Шестову, как известно, было свойственно (или, как нынче принято выражаться, входило в его «стратегию») разбирать занимающие его проблемы не прямо, но почти всякий раз на примере того или иного автора, искать решения в «дискуссии» с этим автором. Поэтому его тексты почти всегда выглядят как эссе о том или ином писателе или философе, будь то Толстой, Достоевский или Ницше, или, позднее, Паскаль, Плотин, Лютер или Киркегор. Так и на этот раз, причем на переднем плане стоит скорее все-таки не Ницше, а именно Толстой с его моральным учением, его «проповедью», которую Шестов не склонен, как это часто делалось и делается, противопоставлять его художественному творчеству, но которую он рассматривает в контексте всего написанного Толстым, настаивая на общем для всех этапов его жизни и мысли стремлении к «добру»: «Все изменения в его философии», пишет Шестов, «никогда не выходили за пределы „жизни в добре“: перемены происходили только в представлении о том, в чем это добро и что нужно делать, чтобы иметь право считать его на своей стороне» (стр. 49). Этим, по мнению Шестова, и объясняется сектантская нетерпимость Толстого в отношении тех, кто придерживается другого, чем он сам, мнения — как уже говорилось, тот, кто не за «добро», тот против него. «Добро» агрессивно; оно мыслит в категориях «друг — враг»; оно утверждает себя в постоянной борьбе со «злом», которого оно, однако, как пишет теперь уже не Шестов, но Иконников у Гроссмана, победить никогда не в состоянии; совсем напротив, там, где «добро» начинает свою борьбу со «злом», «там гибнут младенцы и старцы и льется кровь» (Гроссман, стр. 330).

Можно оставить в стороне вопрос, прав ли Шестов по отношению именно к Толстому (я думаю, в общем, что прав, — разумеется, если отвлечься от многих других аспектов толстовского творчества, прежде всего «художественных», которые в таком случае придется все-таки отделить от «проповеди»; Толстой как художник не исчерпывается, конечно, этим стремлением «привлечь добро на свою сторону», что наверняка понимал и Шестов).
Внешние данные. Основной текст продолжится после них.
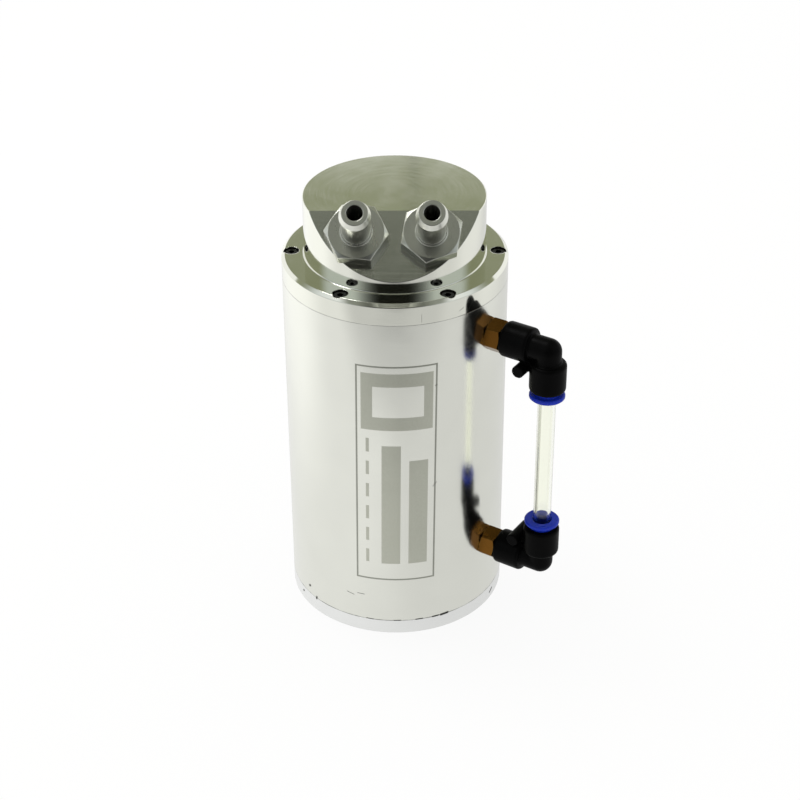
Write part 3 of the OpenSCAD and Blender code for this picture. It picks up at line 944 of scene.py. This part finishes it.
@dataclass(frozen=True)
class Room:
    """The room that metal mirrors: its brightness from the horizon to the zenith on each side.

    Each stop is an elevation in degrees with the colour there. The shade is the dim part in front: its half
    width is a tangent, its top is in degrees. The rear starts between two shares of the way to the back.
    """

    rear: tuple[tuple[float, str], ...] = (
        (0.0, "#FFFFFF"),
        (23.5, "#FFFFFF"),
        (24.4, "#A2A691"),
        (25.4, "#94987F"),
        (28.0, "#8D9179"),
        (45.0, "#8A8C7A"),
        (62.0, "#7E8076"),
        (90.0, "#6E7069"),
    )
    front: tuple[tuple[float, str], ...] = (
        (0.0, "#A9AFAF"),
        (30.0, "#C8CED0"),
        (42.0, "#E6EAEC"),
        (48.5, "#F6F8FA"),
        (52.5, "#84887F"),
        (57.8, "#989B92"),
        (60.0, "#C4C6BC"),
        (61.2, "#B8BAB0"),
        (62.2, "#4E514A"),
        (64.6, "#494C45"),
        (66.5, "#6C6F66"),
        (68.0, "#84877E"),
        (90.0, "#6E7069"),
    )
    shade: str = "#11120E"
    shade_half: Point = (0.3, 1.45)
    shade_top: Point = (58.5, 59.9)
    rear_from: Point = (0.0, 0.35)
    least_ahead: float = 0.001

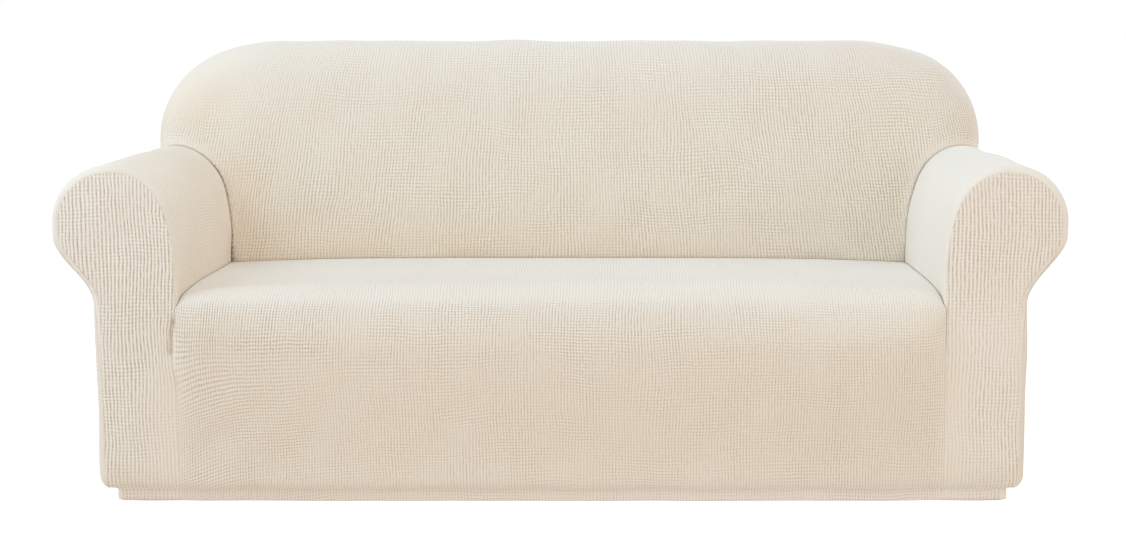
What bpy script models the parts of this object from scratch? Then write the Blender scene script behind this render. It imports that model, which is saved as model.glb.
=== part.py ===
"""A one-piece stretch slipcover for a three-seat sofa with rolled arms, in the shape it takes on the sofa.

Metres, +Z up, +X to the right of someone who faces the cover, +Y to its back. The origin is on the level
of the hem's lower edge, under the middle of the cover. The sofa is not part of the object, so the cover is
a hollow shell: seven knitted panels, each lofted row by row between its seams and given its thickness.
Depths are counted from the arms' front faces towards the back, and START turns them into Y.
"""

import math

import bmesh
import bpy
import numpy as np

# The cloth.
CLOTH = 0.002  # thickness of the knit
SEAM_GAP = 0.0004  # between two panels that are sewn together
CUT_SPARE = 1.15  # share by which the cloth is cut back further over a rounded edge
CUT_MOST = 0.0024  # and the most that it is cut back

# Across the cover, measured from its middle.
ROLL_X = 0.993  # outermost point of the arms' rolls
SIDE_X = 0.917  # outer sides below the rolls
INNER_X_FRONT = 0.7495  # inner faces of the arms, at their front
INNER_X_BACK = 0.753  # and at the backrest
APEX_X_FRONT = 0.878  # highest line of the rolls, at their front
APEX_X_BACK = 0.875  # and at the backrest
ROLL_FULL = 0.0090  # how much fuller the rolls are on their inner side than a quarter of an ellipse
BACK_X = 0.939  # sides of the backrest above the arms
TOP_FLAT_X = 0.640  # where the backrest's top starts to round off
CORNER_FULL = 0.0085  # how much its corners are fuller than a quarter of an ellipse

# Heights.
HEIGHT = 0.899
ARM_TOP_Z = 0.669
SHOULDER_Z = 0.450  # where the arms' inner faces start to round over
BULGE_Z = 0.555  # height of the rolls' outermost point
TUCK_Z = 0.530  # the outer sides bend in below this height
SIDE_TOP_Z = 0.395  # and are upright below this one
BACK_CORNER_Z = 0.692  # where the backrest's sides start to round off
EAR_Z = 0.662  # where the backrest's sides meet the arms
SEAT_SEAM_Z = 0.4145  # seam between seat and arm
SEAT_FALL = 0.008  # how much lower that seam is at the backrest
SEAT_CORNER_Z = 0.380  # its front end
SEAT_CROWN = 0.0115  # how much higher the middle of the seat is
HEM_TURN_Z = 0.054  # the cloth turns in under the frame below this height
UNDERSIDE_Z = 0.0270  # level of the part that is turned in

# Depths behind the arms' front faces.
START = -0.422  # Y of the arms' front faces
EDGE_R = 0.024  # rounding round the arms' front faces
INNER_EDGE_R = 0.009  # and down their inner sides
EDGE_ANGLE = math.radians(70)  # how far round it the seam lies
SEAT_BACK = 0.560  # foot of the backrest
NOSE_BACK = 0.115  # where the seat starts to round over to the front
SIDE_NOSE_BACK = 0.220  # and where its side seam does so
NOSE_PROUD = 0.036  # how far the seat's front stands before the arms' faces
NOSE_Z = 0.300  # height at which it does
CORNER_CROWN, CORNER_BACK = 0.0075, 0.055  # the same close to the arms, where the edge is tighter
CORNER_PROUD, CORNER_Z = 0.030, 0.340
FOOT_PROUD = 0.006  # and how far at the bottom
TOP_DEPTH = 0.770  # ridge of the backrest
SEAM_DEPTH = 0.862  # seam round the outside back
REAR = 0.880  # outside back
REAR_R = 0.045  # rounding of the rear edges
BACK_FACE_R = 0.100  # how far in from its outline the backrest's face starts to roll back
BACK_REAR_R = 0.050  # how it rounds down to the rear seam
BACK_REAR_TURN = math.radians(60)
ARM_FRONT_PUFF = 0.004  # how much the middle of an arm's front stands out
ARM_FRONT_SOFT = 0.05  # over this distance from its seams
ARM_FRONT_ROWS = 4  # rows of the arm panel up the inner side of its front

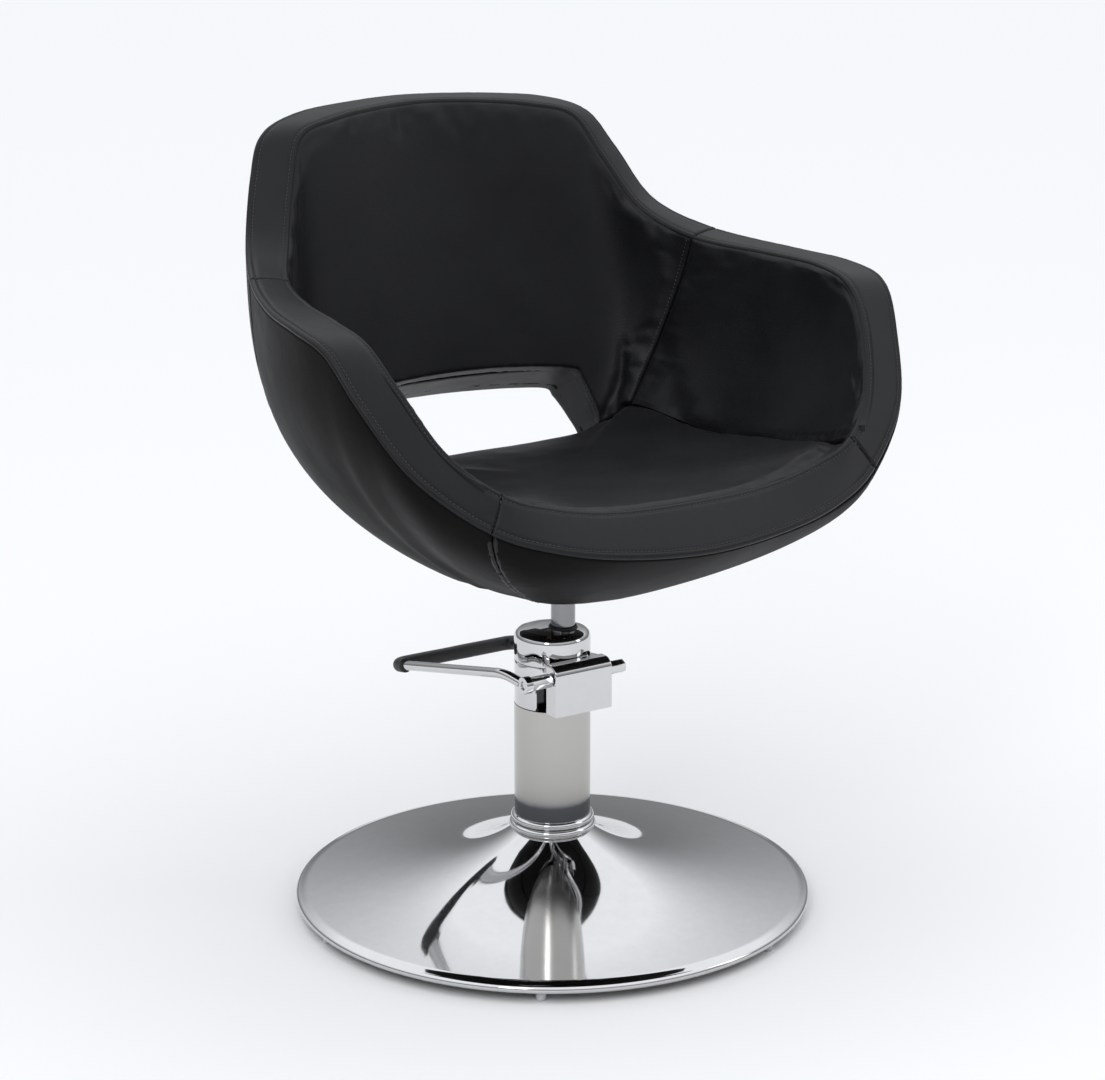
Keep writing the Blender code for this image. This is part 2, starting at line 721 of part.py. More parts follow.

В конце концов, Толстой и его воззрения являются для Шестова лишь предлогом — или примером, на котором он демонстрирует свои собственные мысли о «добре», т. е. дело не в Толстом самом по себе, но именно в этом сектантски-агрессивном «добре», которое вовсе не обязательно должно выступать в одеянии толстовства, но может принимать и совсем другие формы, хотя и нельзя отрицать, что именно в толстовстве оно нашло одно из наиболее чистых своих воплощений — что, кстати, придает как бы некое добавочное значение тому обстоятельству, что Иконников в романе Гроссмана некоторое время был толстовцем, а затем от толстовского учения отошел.

Что же такое это «добро», именем которого его адепты осуждают, подчиняют себе — и уничтожают своих врагов (без которых, как уже говорилось, «добро» не обходится), во имя которого льются потоки крови и приносятся миллионные жертвы? Иконников начинает свой трактат с этого вопроса и задает его снова и снова, не отвечая на него. Зато у Льва Шестова мы находим ответ. Правда, ответ этот не лежит на поверхности и не высказывается с такой определенностью, с какой я хотел бы его здесь высказать. Это связано не в последнюю очередь со своеобразной шестовской манерой письма, как бы не допускающей прямых ответов на прямые вопросы; мысль его, можно сказать, движется по некоей касательной к линии, на которой лежат ответы — линии, которую читатель все время старается нащупать, но которую авторская мысль лишь задевает, то приближаясь к ней, то снова от нее отдаляясь. Эта манера письма и мысли делает чтение его книг столь увлекательным и в то же время производит впечатление своеобразной расплывчатости и незавершенности. Лишь в середине книги Шестов высказывает решающую, как мне кажется, мысль. Цитируя слова Толстого о том, что «жизнь наша есть не что иное, как стремление к добру, т. е. к Богу», Шестов со всей определенностью отвергает это уравнение: добро = Бог. «Из Библии мы знаем, что Бог создал человека по своему образу и подобию, в Евангелии Бог называется нашим Небесным отцом. Но нигде в этих книгах не сказано, что добро — есть Бог» (стр. 96). Если так, то «добро» — это ложный бог, псевдобог (Шестов этого так отчетливо не говорит, но мы скажем) — точно так же, как «религия добра» есть эрзац религии и псевдорелигия. Эта псевдорелигия по самой своей сути безбожна — что, на сей раз, прямо и говорится: «Такая вера», пишет Шестов, «не исключает, вообще говоря, совершенного атеизма, совершенного безверия и ведет обязательно к стремлению уничтожать, душить, давить других людей во имя какого-либо принципа, который выставляется обязательным…» (стр. 98). Эта подмена Бога «добром» означает Его уничтожение; толстовское «Бог есть добро» и ницшевское «Бог — умер» суть «выражения однозначущие» (стр. 100).